ANCHORAGE (AP) -- The 19-year-old driver who crashed into an Anchorage Police Department patrol car Monday had a history of vehicle thefts and attempts to elude police.
Robert M. Esper and two teen-age girls riding with him in a Chevrolet Blazer died in the 4 a.m. crash that also killed Anchorage Police Officer Justin Wollam, 28.
Police spotted Esper driving erratically a half hour earlier but he ignored officers' warning lights and sirens and would not stop. Police monitored the vehicle as it made its way around Anchorage and attempted to blow its tires with spike strips. At one intersection, three teens inside the Blazer jumped out of the vehicle.
Traveling at speeds estimated at 80-85 mph, Esper crossed the median, on the Glenn Highway, drove against traffic and collided head-on with the patrol car driven by Wollam. The officer was on his way in from Eagle River to lay down spike strips and keep the Blazer from entering an Anchorage neighborhood.
Makayla Lewis, 16, also died in the crash, as did a 14-year-old girl whose identity has not been released. A third passenger, Savanah Fielding, 15, was thrown from the Blazer. She suffered a skull fracture and a broken ankle and she remains hospitalized in critical condition.
A state administrative juvenile probation officer told the Anchorage Daily News that Esper had previous run-ins with the law.
''It appears that in this case we just didn't find the right combination of interventions and opportunities,'' said Robert Buttcane. ''I don't know what the system might have done differently. It's just that sometimes it doesn't take.''
In December 1998, Esper was accused of possessing marijuana at school and was placed on informal probation. Two months later, he was accused of stealing a vehicle. The state deferred formal action and referred Esper's case to Youth Court, where youths are prosecutors, defendants and judges. Records indicate he also was referred for drug and alcohol treatment, Buttcane said.
In August 1999, Esper was accused of stealing another vehicle. Juvenile authorities opted to take the matter and the earlier stolen vehicle case to trial. But before they could, Esper got into more serious trouble.
In October 1999, Anchorage police arrested him on charges of eluding a police officer and theft of a third vehicle. Around the same time, he also was charged with attempted burglary and third-degree assault after driving into someone's leg, according to Buttcane. He was detained at McLaughlin Youth Center in Anchorage.
On Jan. 31, 2000, after he was convicted in the juvenile system of three counts of vehicle theft and failing to stop for an officer, he was ordered to stay at McLaughlin for long-term treatment.
In March, just before his 19th birthday, Esper was released.
Days later, on March 10, he was arrested on charges of vehicle theft, drunken driving and driving with a suspended license. Military police found Esper parked and either passed out or asleep, court records show.
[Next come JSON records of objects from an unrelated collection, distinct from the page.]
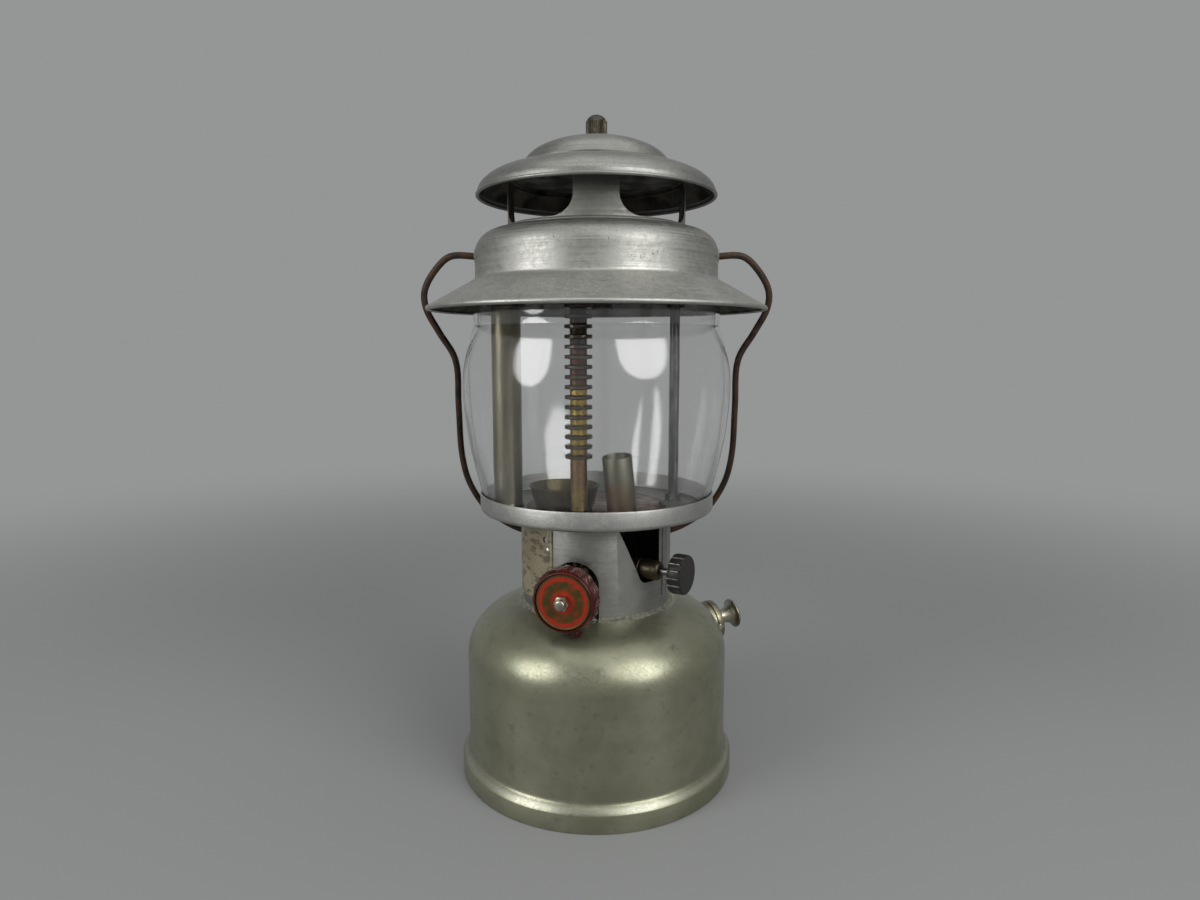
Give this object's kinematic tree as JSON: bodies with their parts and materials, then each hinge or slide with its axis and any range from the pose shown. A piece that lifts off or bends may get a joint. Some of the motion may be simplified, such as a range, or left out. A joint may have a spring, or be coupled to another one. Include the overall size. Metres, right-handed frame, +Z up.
{
  "type": "kerosene lantern",
  "caption": "Table kerosene pressure lantern: round fuel tank with pump, collar with valves, glass globe over a finned generator, spun hood, chimney, cap and wire bail.",
  "frame": {"origin": "centre of the tank's foot, on the surface that the lantern stands on", "axes": "+Z up along the lantern's axis; -Y is the front, with the fuel valve's wheel; +X is the right, with the torch valve and the pump"},
  "size_m": [0.1992, 0.1876, 0.3685],
  "materials": {
    "aged_nickel": "worn nickel plate on brass, satin, mottled",
    "brass": "aged brass",
    "dark_brass": "heat darkened brass",
    "spun_aluminium": "spun and brushed, satin, worn edges",
    "steel": "dull mottled steel",
    "rusty_wire": "rusted wire",
    "dark_casting": "sooty casting",
    "heat_tinted_plate": "heat tinted sheet",
    "globe_glass": "clear",
    "plate_enamel": "yellowed paint, matt",
    "maroon_bakelite": "moulded, worn gloss",
    "red_painted_plate": "red paint worn to brass",
    "black_bakelite": "moulded, satin",
    "leather": "oiled",
    "rubber": "matt"
  },
  "bodies": {
    "lantern": {"tank_shell": "aged_nickel", "tank_bottom": "steel", "filler_neck": "brass", "pump_barrel": "brass", "pump_check_valve": "brass", "pump_cap": "aged_nickel", "pump_cap_screw_1": "aged_nickel", "pump_cap_screw_2": "aged_nickel", "frame_collar": "spun_aluminium", "instruction_plate": "plate_enamel", "plate_rivet_1": "aged_nickel", "plate_rivet_2": "aged_nickel", "gallery": "spun_aluminium", "floor_plate": "heat_tinted_plate", "gallery_screw_1": "steel", "gallery_screw_2": "steel", "gallery_screw_3": "steel", "air_tube": "aged_nickel", "support_rod": "steel", "rod_foot_washer": "steel", "rod_foot_nut": "steel", "fuel_valve_body": "brass", "fuel_pickup_tube": "brass", "valve_packing_nut": "brass", "generator": "dark_brass", "generator_foot_nut": "brass", "gas_tip": "brass", "torch_valve_body": "dark_brass", "torch_packing_nut": "dark_brass", "torch_tube": "aged_nickel", "torch_feed_pipe": "brass", "spirit_cup": "dark_brass", "burner_body": "dark_casting", "burner_nozzle": "dark_casting", "vent_stud": "steel", "globe": "globe_glass", "vent_hood": "spun_aluminium", "vent_chimney": "spun_aluminium", "vent_cap": "spun_aluminium"},
    "bail": {"bail": "rusty_wire"},
    "fuel_valve": {"valve_wheel": "maroon_bakelite", "wheel_face_plate": "red_painted_plate", "wheel_nut": "aged_nickel", "valve_stem": "steel"},
    "needle": {"cleaning_needle": "steel"},
    "torch_valve": {"torch_knob": "black_bakelite", "torch_stem": "steel"},
    "pump_plunger": {"pump_knob": "aged_nickel", "pump_rod": "steel", "pump_leather": "leather"},
    "filler_seal": {"filler_gasket": "rubber"},
    "filler_top": {"filler_cap": "aged_nickel"},
    "top_nut": {"top_nut": "dark_brass"}
  },
  "joints": [
    {"name": "bail_swing", "type": "hinge", "parent": "lantern", "child": "bail", "pos_m": [0, 0, 0.294], "axis": [1, 0, 0], "range_deg": [0, 310]},
    {"name": "valve_turn", "type": "hinge", "parent": "lantern", "child": "fuel_valve", "pos_m": [-0.0093, -0.035, 0.1158], "axis": [-0.2756, -0.9613, 0], "range_deg": [0, 360]},
    {"name": "needle_lift", "type": "slide", "parent": "lantern", "child": "needle", "axis": [0, 0, 1], "range_m": [0, 0.0024]},
    {"name": "torch_turn", "type": "hinge", "parent": "lantern", "child": "torch_valve", "pos_m": [0.0275, -0.031, 0.1245], "axis": [0.866, -0.5, 0], "range_deg": [0, 360]},
    {"name": "pump_slide", "type": "slide", "parent": "lantern", "child": "pump_plunger", "axis": [0.9088, 0.3839, 0.1633], "range_m": [0, 0.068]},
    {"name": "filler_lift", "type": "slide", "parent": "lantern", "child": "filler_seal", "axis": [0, 0, 1], "range_m": [0, 0.009]},
    {"name": "filler_cap_turn", "type": "hinge", "parent": "filler_seal", "child": "filler_top", "pos_m": [0, 0.057, 0.104], "axis": [0, 0, 1], "range_deg": [0, 720]},
    {"name": "top_nut_turn", "type": "hinge", "parent": "lantern", "child": "top_nut", "pos_m": [0, 0, 0.364], "axis": [0, 0, 1], "range_deg": [0, 1080]}
  ],
  "couplings": [
    {"joint": "needle_lift", "follows": "valve_turn", "m_per_rad": 0.00038197}
  ]
}
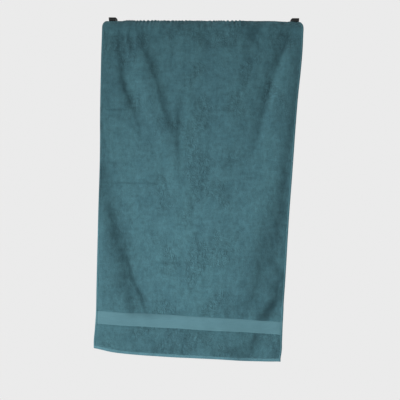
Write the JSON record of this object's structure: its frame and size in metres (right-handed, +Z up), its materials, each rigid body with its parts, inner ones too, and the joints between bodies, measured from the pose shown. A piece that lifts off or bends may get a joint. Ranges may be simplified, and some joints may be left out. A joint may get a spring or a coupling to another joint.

On June 22, a judge sentenced Esper to three years of probation in exchange for a guilty plea on charges of drunken driving and vehicle theft, according to District Attorney Susan Parks. A charge of driving with a suspended license was dropped, Parks said.
Robert Esper, who went by Bobby, grew up a nice kid who played hockey, according to Anchorage politician Ray Metcalfe, who has known Bobby's father, bus driver Robert F. Esper, for about 20 years.
Bobby's life was never easy, according to Metcalfe. The boy's parents divorced when he was little. He lived with his mother until he was about 7, when she died of cancer, Metcalfe said.
Many adults tried to persuade Bobby to get his life together and straighten out, he said.
''First thing I know, he's a 4-year-old kid, and then he's an 18-year-old in trouble,'' he said.